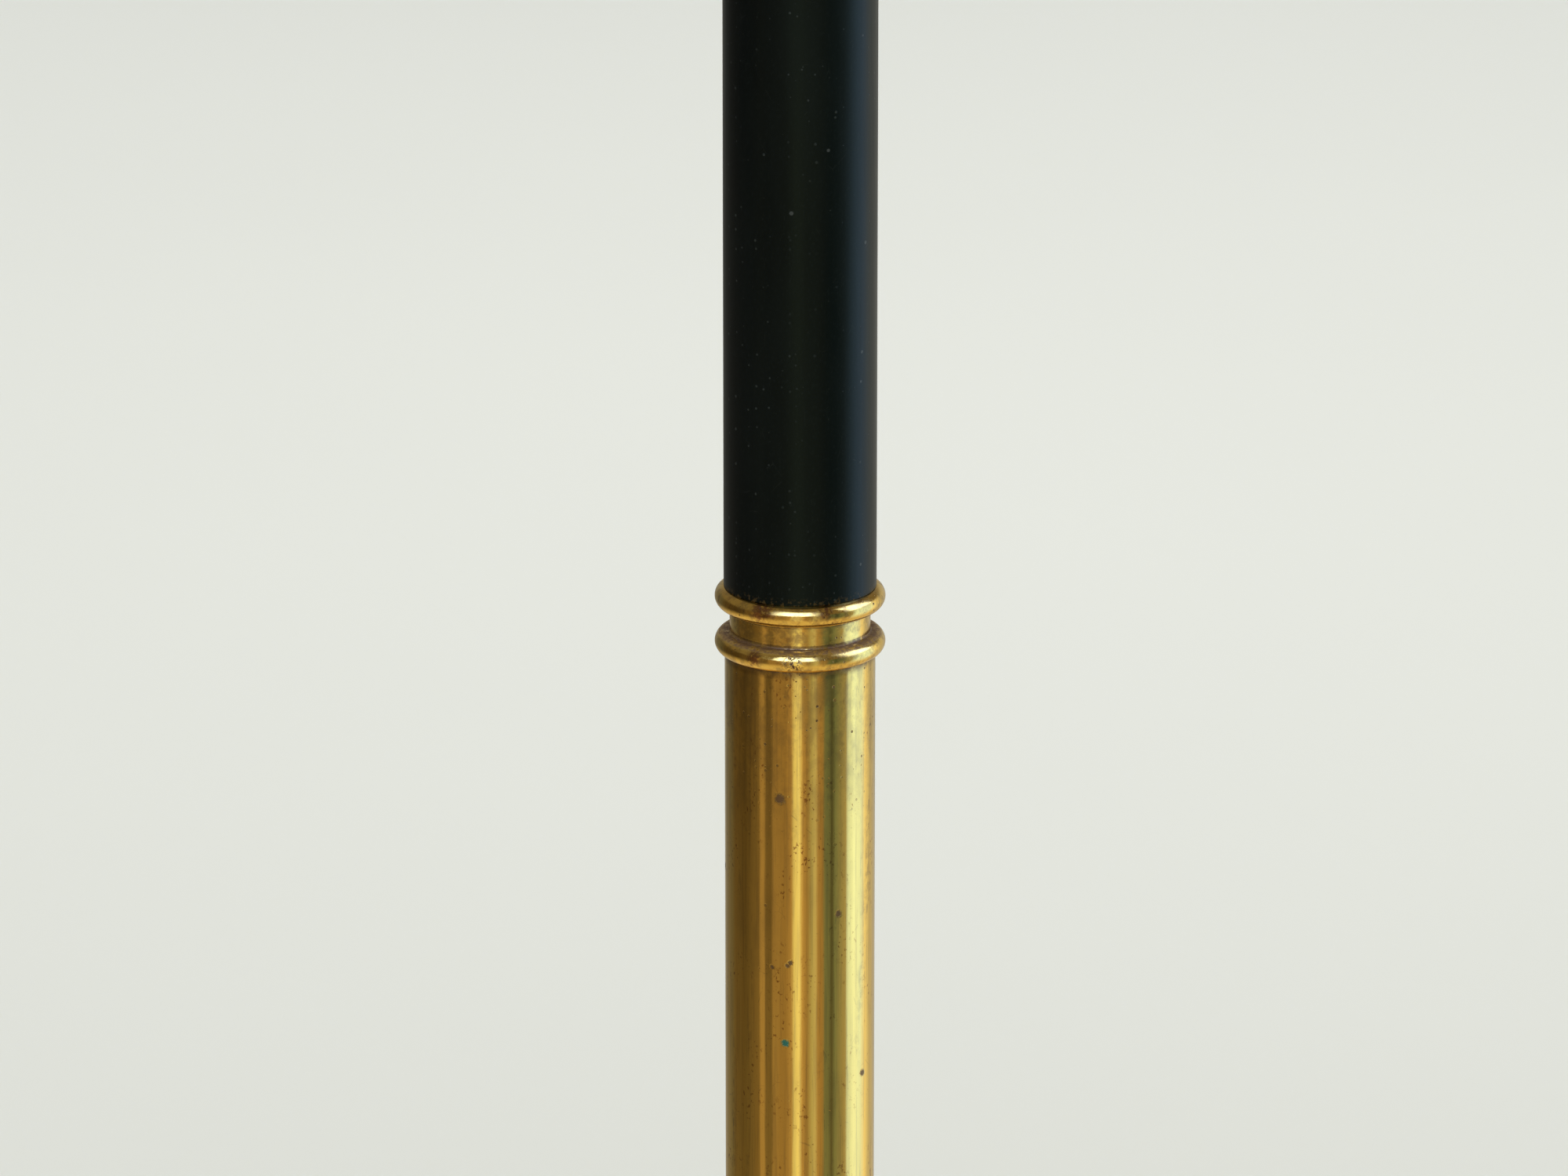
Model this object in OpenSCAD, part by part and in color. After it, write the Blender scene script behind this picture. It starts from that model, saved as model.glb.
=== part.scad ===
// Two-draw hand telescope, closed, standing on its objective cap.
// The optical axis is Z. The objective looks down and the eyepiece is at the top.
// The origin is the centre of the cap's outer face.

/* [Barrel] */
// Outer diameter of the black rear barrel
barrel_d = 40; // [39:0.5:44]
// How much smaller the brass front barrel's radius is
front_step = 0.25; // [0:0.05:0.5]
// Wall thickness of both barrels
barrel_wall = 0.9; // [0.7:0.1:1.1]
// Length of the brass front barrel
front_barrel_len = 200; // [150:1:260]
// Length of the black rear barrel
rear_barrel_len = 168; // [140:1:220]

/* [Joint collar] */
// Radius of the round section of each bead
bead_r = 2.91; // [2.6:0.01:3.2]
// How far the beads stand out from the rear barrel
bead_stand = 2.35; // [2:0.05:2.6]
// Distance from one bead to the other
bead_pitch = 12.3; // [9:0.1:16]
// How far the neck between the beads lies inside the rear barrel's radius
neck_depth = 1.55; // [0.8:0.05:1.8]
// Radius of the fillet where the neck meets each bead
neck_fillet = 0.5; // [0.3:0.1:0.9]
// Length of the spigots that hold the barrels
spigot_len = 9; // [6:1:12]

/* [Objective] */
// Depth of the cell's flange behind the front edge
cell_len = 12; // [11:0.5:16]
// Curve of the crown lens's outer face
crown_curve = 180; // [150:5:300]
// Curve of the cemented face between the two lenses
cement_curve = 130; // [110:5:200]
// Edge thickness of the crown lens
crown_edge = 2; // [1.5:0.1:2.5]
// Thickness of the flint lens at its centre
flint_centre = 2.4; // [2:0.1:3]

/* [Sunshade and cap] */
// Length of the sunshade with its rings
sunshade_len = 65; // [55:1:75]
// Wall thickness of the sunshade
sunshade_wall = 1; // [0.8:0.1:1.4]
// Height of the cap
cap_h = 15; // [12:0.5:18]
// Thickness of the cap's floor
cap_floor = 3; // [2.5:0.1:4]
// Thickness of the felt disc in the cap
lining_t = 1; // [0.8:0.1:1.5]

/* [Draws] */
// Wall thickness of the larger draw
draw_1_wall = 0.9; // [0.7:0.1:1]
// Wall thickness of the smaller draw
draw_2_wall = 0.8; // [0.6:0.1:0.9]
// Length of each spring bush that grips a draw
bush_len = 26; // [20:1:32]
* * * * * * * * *
## TASK REQUIREMENTS
Write out exactly, please, the lines beginning at the start of the material and ending with the line that holds "cap's outer face.", both included.

## SOLUTION
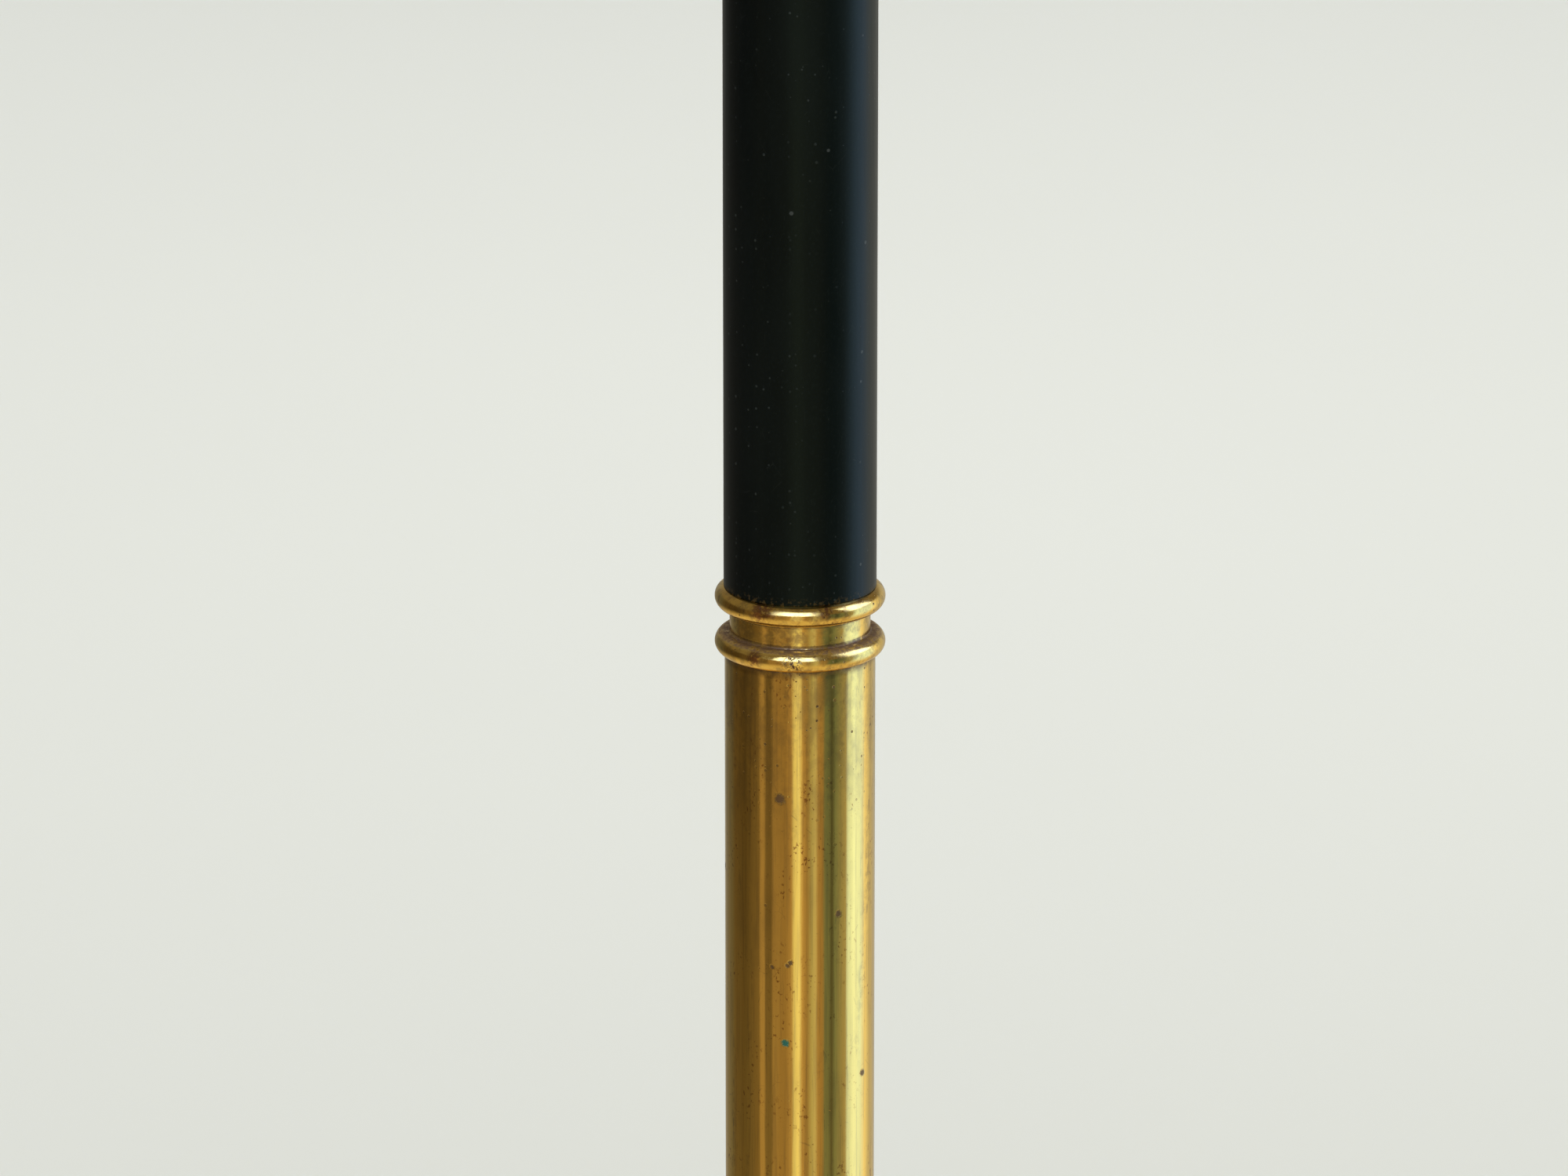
Model this object in OpenSCAD, part by part and in color. After it, write the Blender scene script behind this picture. It starts from that model, saved as model.glb.
=== part.scad ===
// Two-draw hand telescope, closed, standing on its objective cap.
// The optical axis is Z. The objective looks down and the eyepiece is at the top.
// The origin is the centre of the cap's outer face.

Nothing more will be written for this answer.